▶ **What is asked**
Copy out all of the data below with no alterations.

▶ **Source excerpt**

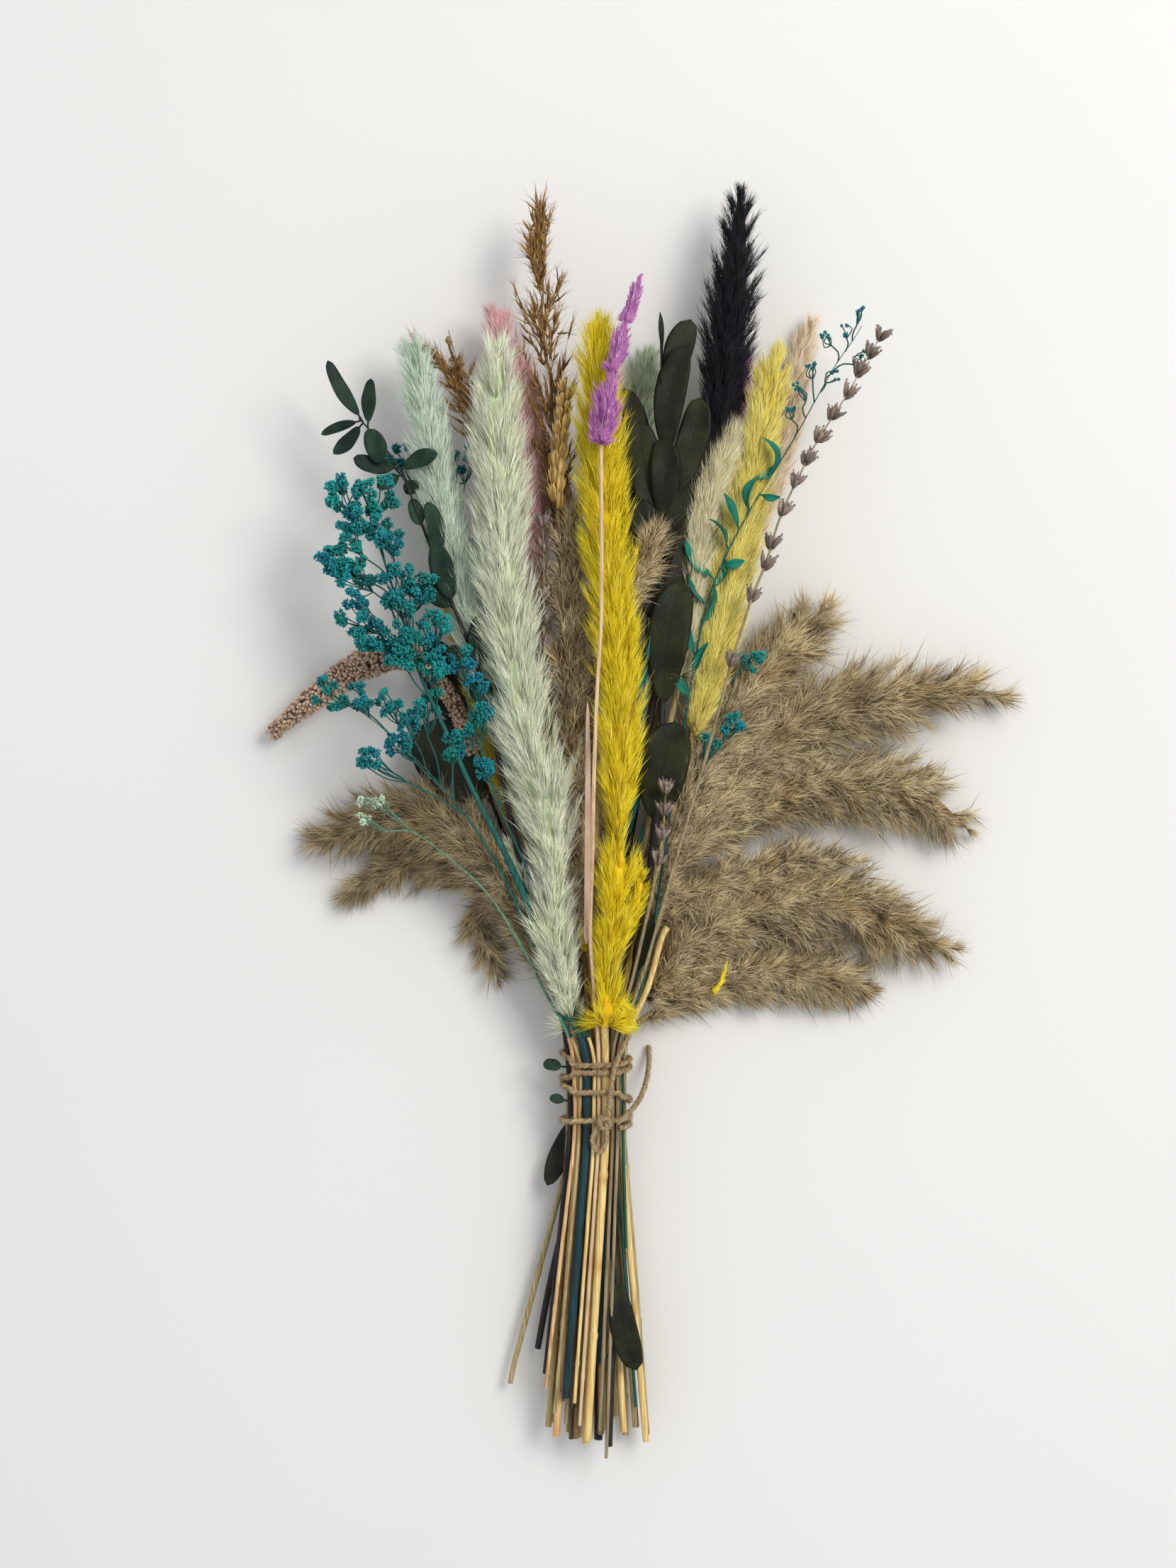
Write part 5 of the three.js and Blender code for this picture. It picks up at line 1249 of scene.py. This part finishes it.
# Node, head's start, branches, spikelets to a branch, and the head's reach in mm.
GRASSES = [("bronze_grass_tall", 226, 64, 9, 7.0), ("bronze_grass_side", 252, 26, 8, 4.0)]
for seed, (node, head_y, branches, per, widest) in enumerate(GRASSES):
    rng = np.random.default_rng(210 + seed)
    line, _, head = plant(node, 215 + seed, BROWN, head_y, sides=8)
    open_head = Gather()
    last = len(line) - 1
    share = (np.arange(head, last + 1) - head) / (last - head)
    reach = widest * MM * np.sin(math.pi * np.clip(share * 0.85 + 0.12, 0, 1)) ** 0.8
    s = rng.integers(head, last - 3, branches)
    tips = [line[i] + unit(rng.normal(size=3) * [1, 0.1, 0.55]) * reach[i - head] * rng.uniform(0.5, 1.1)
            + unit(line[i] - line[i - 1]) * 9 * MM for i in s]
    roots = [line[max(head - 3, i - 5)] for i in s]
    for y, x, tip_y, lift in TWIGS[node]:
        roots.append(on_stalk(line, y))
        tips.append(beside(roots[-1], x, tip_y, lift))
    roots, tips = np.array(roots), np.array(tips)
    bend = roots + (tips - roots) * 0.45 + unit(tips - roots)[:, [1, 0, 2]] * [0.6 * MM, 0, 0.3 * MM]
    needles(open_head, rng, roots, bend, tips, 0.5 * MM)
    pick = rng.integers(0, len(roots), len(roots) * per)
    u = rng.uniform(0.15, 1.0, (len(pick), 1))
    start = roots[pick] + (tips - roots)[pick] * u
    ahead = unit(tips - roots)[pick]
    way = unit(ahead + rng.normal(size=start.shape) * 0.28)
    long = rng.uniform(4.0, 7.5, (len(pick), 1)) * MM
    husks(open_head, rng, start, start + way * long, 1.15, 0.5, rng.random(len(pick)), bulge=0.35,
          odd=rng.random(len(pick)) < 0.12)
    fine = rng.integers(0, len(start), len(start) * 3)
    base = start[fine] + way[fine] * long[fine] * 0.6
    away = unit(way[fine] + rng.normal(size=base.shape) * 0.3)
    end = base + away * rng.uniform(4, 8, (len(fine), 1)) * MM
    needles(open_head, rng, base, base + away * 3 * MM, end, 0.16 * MM)
    open_head.finish(f"{node}_spikelets", node, BRONZE)

TAIL_HAIR = strands("purple_tail_hair", "plume_purple", "A0509A", "D890CE", "B866B0", odd="ECC4E6",
                    Tufts=0.3, Strands=0.3, Patches=0.5)
PINK_STEM = bark("pinkish_stem", "stalk_straw", "DEC49C", "C29C78", "B48C6A", "E8D4BC")
line, _, _ = plant("purple_tail_grass", 220, PINK_STEM, 256, sides=8)
tail_head = Gather()
rng = np.random.default_rng(221)
for low, high, most in ((255, 289, 6.6), (284, 307, 4.6), (302, 324, 3.4)):
    spikelet = line[(line[:, 1] > height_of(low)) & (line[:, 1] < height_of(high))]
    share = np.linspace(0, 1, len(spikelet))
    size = np.maximum(most * np.sin(math.pi * np.clip(share + 0.12, 0, 1)) ** 0.7, 0.8) * MM
    plume(tail_head, rng, spikelet, size, size * 0.85, 80, 70, sweep=18, hair=1.1 * most, thick=0.19,
          fan=8, odd=0.05, reach=0.9, core=0.55, arch=0.55)
tail_head.finish("purple_tail_heads", "purple_tail_grass", TAIL_HAIR)
strip = Gather()
base, tip = on_stalk(line, 64), on_stalk(line, 158)
base, tip = base + [-1.6 * MM, 0, -0.8 * MM], tip + [-3.4 * MM, 0, -1.5 * MM]
blade(strip, rng, base, tip, 2.4, 8, 0.0, swell=0.15, blunt=0.3, fold=0.4, curl=0.006, rows=34)
strip.finish("purple_tail_blade", "purple_tail_grass", LEAF_FINISHES["peach"])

▶ **Solution for this problem**
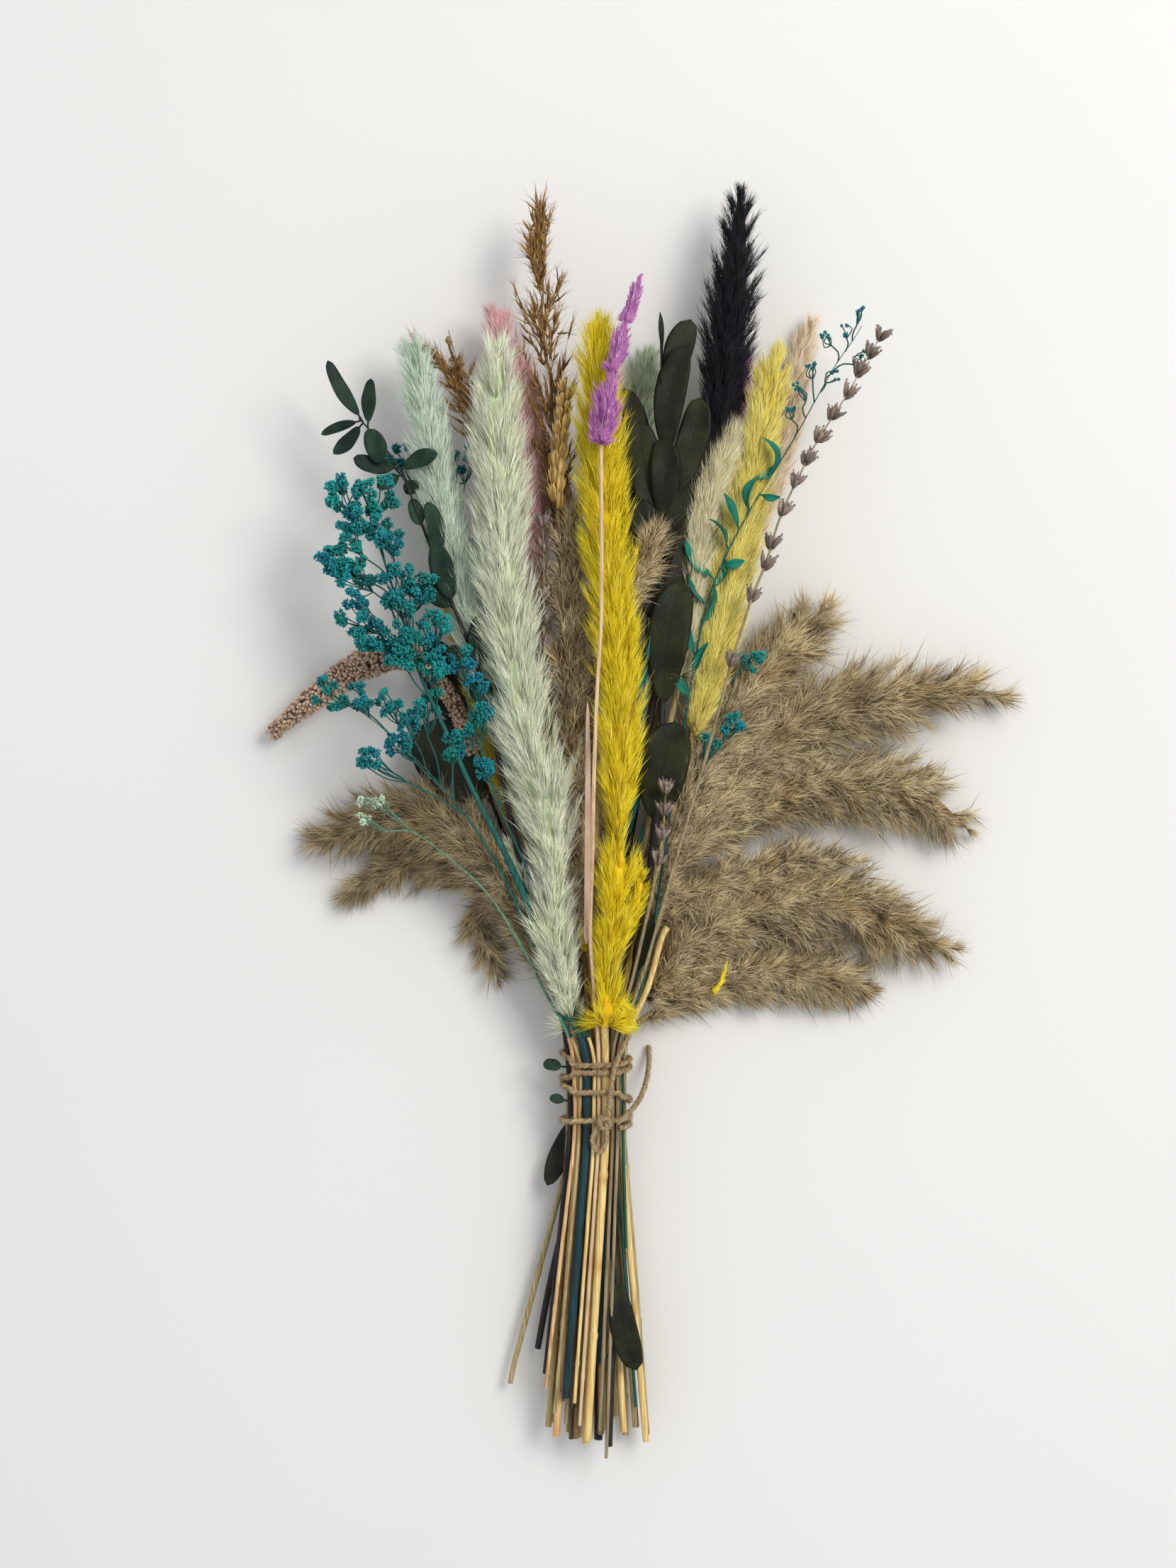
Write part 5 of the three.js and Blender code for this picture. It picks up at line 1249 of scene.py. This part finishes it.
# Node, head's start, branches, spikelets to a branch, and the head's reach in mm.
GRASSES = [("bronze_grass_tall", 226, 64, 9, 7.0), ("bronze_grass_side", 252, 26, 8, 4.0)]
for seed, (node, head_y, branches, per, widest) in enumerate(GRASSES):
    rng = np.random.default_rng(210 + seed)
    line, _, head = plant(node, 215 + seed, BROWN, head_y, sides=8)
    open_head = Gather()
    last = len(line) - 1
    share = (np.arange(head, last + 1) - head) / (last - head)
    reach = widest * MM * np.sin(math.pi * np.clip(share * 0.85 + 0.12, 0, 1)) ** 0.8
    s = rng.integers(head, last - 3, branches)
    tips = [line[i] + unit(rng.normal(size=3) * [1, 0.1, 0.55]) * reach[i - head] * rng.uniform(0.5, 1.1)
            + unit(line[i] - line[i - 1]) * 9 * MM for i in s]
    roots = [line[max(head - 3, i - 5)] for i in s]
    for y, x, tip_y, lift in TWIGS[node]:
        roots.append(on_stalk(line, y))
        tips.append(beside(roots[-1], x, tip_y, lift))
    roots, tips = np.array(roots), np.array(tips)
    bend = roots + (tips - roots) * 0.45 + unit(tips - roots)[:, [1, 0, 2]] * [0.6 * MM, 0, 0.3 * MM]
    needles(open_head, rng, roots, bend, tips, 0.5 * MM)
    pick = rng.integers(0, len(roots), len(roots) * per)
    u = rng.uniform(0.15, 1.0, (len(pick), 1))
    start = roots[pick] + (tips - roots)[pick] * u
    ahead = unit(tips - roots)[pick]
    way = unit(ahead + rng.normal(size=start.shape) * 0.28)
    long = rng.uniform(4.0, 7.5, (len(pick), 1)) * MM
    husks(open_head, rng, start, start + way * long, 1.15, 0.5, rng.random(len(pick)), bulge=0.35,
          odd=rng.random(len(pick)) < 0.12)
    fine = rng.integers(0, len(start), len(start) * 3)
    base = start[fine] + way[fine] * long[fine] * 0.6
    away = unit(way[fine] + rng.normal(size=base.shape) * 0.3)
    end = base + away * rng.uniform(4, 8, (len(fine), 1)) * MM
    needles(open_head, rng, base, base + away * 3 * MM, end, 0.16 * MM)
    open_head.finish(f"{node}_spikelets", node, BRONZE)

TAIL_HAIR = strands("purple_tail_hair", "plume_purple", "A0509A", "D890CE", "B866B0", odd="ECC4E6",
                    Tufts=0.3, Strands=0.3, Patches=0.5)
PINK_STEM = bark("pinkish_stem", "stalk_straw", "DEC49C", "C29C78", "B48C6A", "E8D4BC")
line, _, _ = plant("purple_tail_grass", 220, PINK_STEM, 256, sides=8)
tail_head = Gather()
rng = np.random.default_rng(221)
for low, high, most in ((255, 289, 6.6), (284, 307, 4.6), (302, 324, 3.4)):
    spikelet = line[(line[:, 1] > height_of(low)) & (line[:, 1] < height_of(high))]
    share = np.linspace(0, 1, len(spikelet))
    size = np.maximum(most * np.sin(math.pi * np.clip(share + 0.12, 0, 1)) ** 0.7, 0.8) * MM
    plume(tail_head, rng, spikelet, size, size * 0.85, 80, 70, sweep=18, hair=1.1 * most, thick=0.19,
          fan=8, odd=0.05, reach=0.9, core=0.55, arch=0.55)
tail_head.finish("purple_tail_heads", "purple_tail_grass", TAIL_HAIR)
strip = Gather()
base, tip = on_stalk(line, 64), on_stalk(line, 158)
base, tip = base + [-1.6 * MM, 0, -0.8 * MM], tip + [-3.4 * MM, 0, -1.5 * MM]
blade(strip, rng, base, tip, 2.4, 8, 0.0, swell=0.15, blunt=0.3, fold=0.4, curl=0.006, rows=34)
strip.finish("purple_tail_blade", "purple_tail_grass", LEAF_FINISHES["peach"])